NABO Economic Trends & Issues (Issue No. 83)

 

Published on 24 September 2019
Published by Macro-Economic Analysis Division of the Economic Analysis Bureau


I. Economic Trends
Recently, the Korean economy has continued to suffer from an overall slump, even though the number of employed increased by a higher rate than the previous year. Exports dropped by a significant rate, while domestic demand decreased in terms of retail sales mainly of durable goods, with continuously low figures in plant and equipment investment and construction investment. Consumer prices in August increased by 0.0% (YoY, monthly) as agricultural, livestock and fisheries prices dropped significantly and the prices of petroleum-related products maintained a declining trend, reaching a record low increase rate. Meanwhile, increased economic uncertainties at home and abroad have led to a sudden increase in the won-to-dollar exchange rate and a record low treasury bond yield.

 

Ⅱ. The Impact of Manufacturing Sector-Specific Characteristics on the Employment Increase Rate
New employment creation appears to be very low in the Korean employment market as it exhibits a record high number of unemployed people, a rapid decline in employment elasticity and, in particular, the declining rate of contribution to employment by the manufacturing sector. In this regard, an analysis of the degree of impact on the employment increase rate was conducted by applying latent growth modeling and designating variables that have a strong influence on the employment market. As a result, within the manufacturing industry, sectors in which large conglomerates have a high market share exhibited a larger scale of employment as well as high growth potential in terms of employment. On the other hand, an analysis based on the number of companies revealed that sectors with a high rate of participation by large conglomerates actually witness a low increase rate in employment numbers.
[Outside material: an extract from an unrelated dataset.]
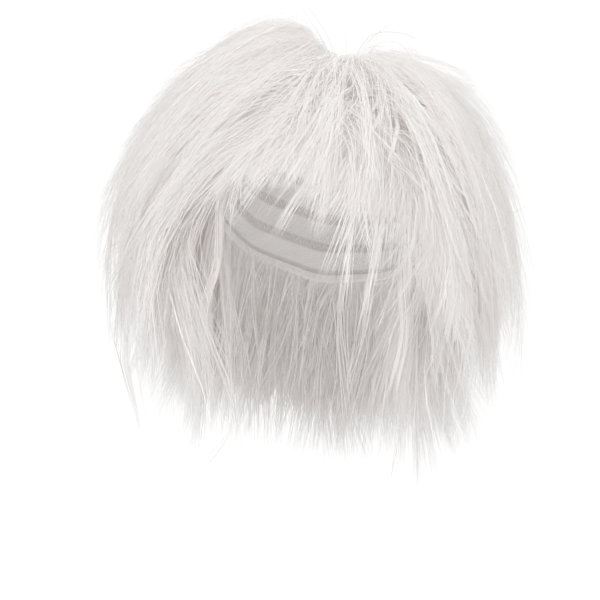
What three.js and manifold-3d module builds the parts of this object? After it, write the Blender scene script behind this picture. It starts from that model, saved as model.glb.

An impact analysis according to the types of employment revealed that a higher weight of regular employees can have a positive effect on employment growth in the long term. Such a result implies that policies aimed at enhancing employment security may also lead to a desirable effect on employment growth.

 

Ⅲ. Economic Impact of the Demographic Changes Following the outstanding Population Projections
According to the Outstanding Population Projections which incorporated the recent super-low birth rate, the Korean population will peak in 2028 and fall to 40.29 million by 2065, declining by 6.3% from the population projection in 2016. An analysis of the economic impact of the demographic changes via the Overlapping Generations Model (OLG) concluded that the GDP in 2065 would drop by 5.7%, compared to the point when the 2016 estimated scenario of the population median is realized. Furthermore, even in terms of an optimistic population forecast in which the birth rate increases up to 1.45 babies, the GDP increase rate in 2065 remained at 1.1% compared to the estimated scenario of the population median in 2016, implying that the currently low birth rate posits a negative impact on economic growth in the long term. Since it is difficult to improve the low birth rate phenomenon in the short term, measures to boost economic growth need to be comprehensively explored when establishing policies to tackle the issue.